Fourth, the form of regulation that accompanies privatized retail services affects the incentives for end-use customers to invest in on-site renewables. Under some tariff structures, customers could see fully itemized rates based on area- and time-specific energy, transmission system capacity, and distribution capacity costs. Depending on the previous structure, such rates could improve ratepayers' economic incentives for managing their demand and reducing consumption. Key factors include how costly it is to install meters that charge according to time-of-use, whether location-specific costs can be differentiated, whether hook-up fees reflect the customer's load, and whether meters are allowed to "run backwards" to credit on-site generation.
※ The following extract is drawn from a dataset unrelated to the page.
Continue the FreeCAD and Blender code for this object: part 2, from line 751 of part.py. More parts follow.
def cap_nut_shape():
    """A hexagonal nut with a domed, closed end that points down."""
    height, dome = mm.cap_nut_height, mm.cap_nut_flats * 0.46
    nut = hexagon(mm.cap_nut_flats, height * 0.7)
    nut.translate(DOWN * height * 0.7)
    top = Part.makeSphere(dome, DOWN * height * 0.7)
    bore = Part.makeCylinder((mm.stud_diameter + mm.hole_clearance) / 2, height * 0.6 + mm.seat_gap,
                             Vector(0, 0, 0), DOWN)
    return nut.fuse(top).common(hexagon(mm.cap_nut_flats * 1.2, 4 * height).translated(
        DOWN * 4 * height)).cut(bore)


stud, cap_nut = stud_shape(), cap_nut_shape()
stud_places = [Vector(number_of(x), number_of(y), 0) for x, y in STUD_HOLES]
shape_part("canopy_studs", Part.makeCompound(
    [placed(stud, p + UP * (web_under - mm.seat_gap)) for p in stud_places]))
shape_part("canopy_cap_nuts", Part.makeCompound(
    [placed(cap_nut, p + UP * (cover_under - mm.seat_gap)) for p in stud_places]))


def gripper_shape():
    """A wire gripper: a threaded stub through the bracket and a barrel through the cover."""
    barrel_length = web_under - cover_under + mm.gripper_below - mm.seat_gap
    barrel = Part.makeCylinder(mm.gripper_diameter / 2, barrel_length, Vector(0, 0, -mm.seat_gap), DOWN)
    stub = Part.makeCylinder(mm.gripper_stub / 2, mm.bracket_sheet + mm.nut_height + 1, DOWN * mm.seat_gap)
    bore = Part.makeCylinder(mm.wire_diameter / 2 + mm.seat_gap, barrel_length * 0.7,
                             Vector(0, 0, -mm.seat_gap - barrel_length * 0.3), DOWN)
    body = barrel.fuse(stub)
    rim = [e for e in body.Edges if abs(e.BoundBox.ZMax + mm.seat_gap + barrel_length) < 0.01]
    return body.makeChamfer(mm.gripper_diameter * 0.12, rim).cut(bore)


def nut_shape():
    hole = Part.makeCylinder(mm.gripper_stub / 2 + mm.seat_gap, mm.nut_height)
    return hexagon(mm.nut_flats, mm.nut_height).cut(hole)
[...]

Regulators might also adopt policies to improve incentives for electricity suppliers to make demand-side investments that reduce system-wide costs.11
The implications of separating a utility into independent firms that individually provide generation, transmission, distribution, and retail services for distributed applications of renewables depend on how the allocation of costs changes. Before unbundling, a utility can calculate the value of distributed generation by adding up the costs associated with central station generation, transmission, and distribution that are avoided. After unbundling, the entity most likely to be considering distributed generation investments (the distribution company) may not be able to fully identify, value, and capture upstream generation and transmission costs that would be avoided by such investments. At best, the way that upstream costs are passed through in an unbundled power sector would not diminish the cost-effectiveness of distributed generation to a distribution company. At worst, unbundling causes the set of attractive distributed generation investments to shrink. Still, distribution companies might find some such investments to be cost-effective in locations where:
* the marginal costs of service are particularly high due to network constraints;
* service must be extended to customers with low loads who are far from the grid; and
* sharp local peak demand results in inefficient use of distribution assets.
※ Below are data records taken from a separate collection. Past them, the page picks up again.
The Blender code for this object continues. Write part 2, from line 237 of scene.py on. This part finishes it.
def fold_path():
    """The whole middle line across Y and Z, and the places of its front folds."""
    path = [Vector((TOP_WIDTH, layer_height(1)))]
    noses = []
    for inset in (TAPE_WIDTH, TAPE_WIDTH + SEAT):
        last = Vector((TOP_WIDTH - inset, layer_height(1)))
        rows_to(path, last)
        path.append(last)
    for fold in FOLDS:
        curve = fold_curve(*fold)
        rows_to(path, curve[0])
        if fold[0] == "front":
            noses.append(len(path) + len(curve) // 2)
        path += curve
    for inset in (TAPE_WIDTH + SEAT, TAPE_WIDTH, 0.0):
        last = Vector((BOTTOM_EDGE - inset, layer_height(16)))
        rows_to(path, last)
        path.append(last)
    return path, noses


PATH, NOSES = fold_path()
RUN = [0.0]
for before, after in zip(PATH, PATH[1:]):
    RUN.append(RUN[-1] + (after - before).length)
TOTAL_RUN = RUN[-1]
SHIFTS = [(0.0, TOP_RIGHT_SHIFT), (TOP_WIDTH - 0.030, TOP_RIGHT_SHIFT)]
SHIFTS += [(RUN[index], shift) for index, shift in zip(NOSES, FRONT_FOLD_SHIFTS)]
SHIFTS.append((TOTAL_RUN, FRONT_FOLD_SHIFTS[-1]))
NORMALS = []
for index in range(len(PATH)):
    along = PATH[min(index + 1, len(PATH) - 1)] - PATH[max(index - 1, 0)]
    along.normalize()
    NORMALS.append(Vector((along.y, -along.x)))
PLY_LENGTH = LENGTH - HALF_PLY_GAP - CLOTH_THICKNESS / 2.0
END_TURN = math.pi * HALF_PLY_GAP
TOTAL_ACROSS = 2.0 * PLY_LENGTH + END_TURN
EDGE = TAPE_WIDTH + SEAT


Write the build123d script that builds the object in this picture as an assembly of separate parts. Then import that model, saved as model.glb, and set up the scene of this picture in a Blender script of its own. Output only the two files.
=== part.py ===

Competition affects the attractiveness of investments in distributed renewables in several ways. First, a thriving competitive wholesale market should drive down generation expenses, thus reducing the costs that can be avoided by distributed renewable installations. Spot markets, for example, often operate on the basis of competing generators' short-term operating costs. Compared with long-term power purchase agreements based on full costs incurred over a project's life, spot generation markets weaken the incentive to invest in distributed renewables whose costs must be recovered over a period of several years.
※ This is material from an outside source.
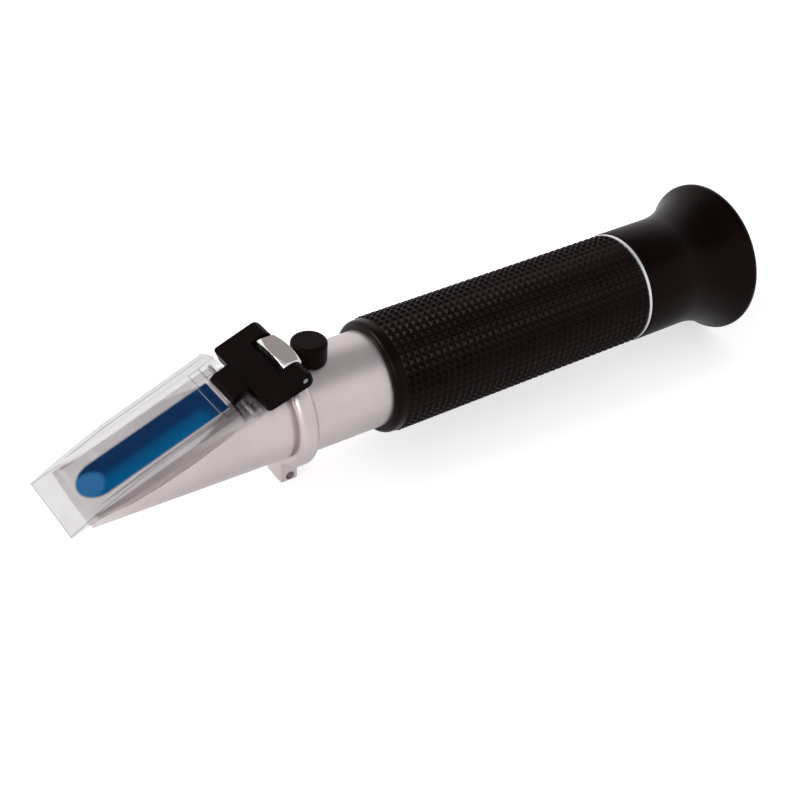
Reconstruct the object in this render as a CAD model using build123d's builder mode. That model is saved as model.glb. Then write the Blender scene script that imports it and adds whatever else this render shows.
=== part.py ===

Second, competition among electricity suppliers for retail customers creates an incentive to minimize capital investments that would put upward pressure on rates in the near term, even if they would hold down rates in the long term. Over time, the focus of retail competition may shift from low cost to customer value. If so, retail suppliers may offer packages incorporating distributed renewables, including demand-side applications, to differentiate themselves from competitors.
Third, competition at the wholesale and retail levels is likely to make retail rates more variable and less predictable. End-users investing in demand-reducing measures face the risk that the dollar savings over the life of the measure may be less than expected. This risk is exacerbated when future electricity costs are less certain.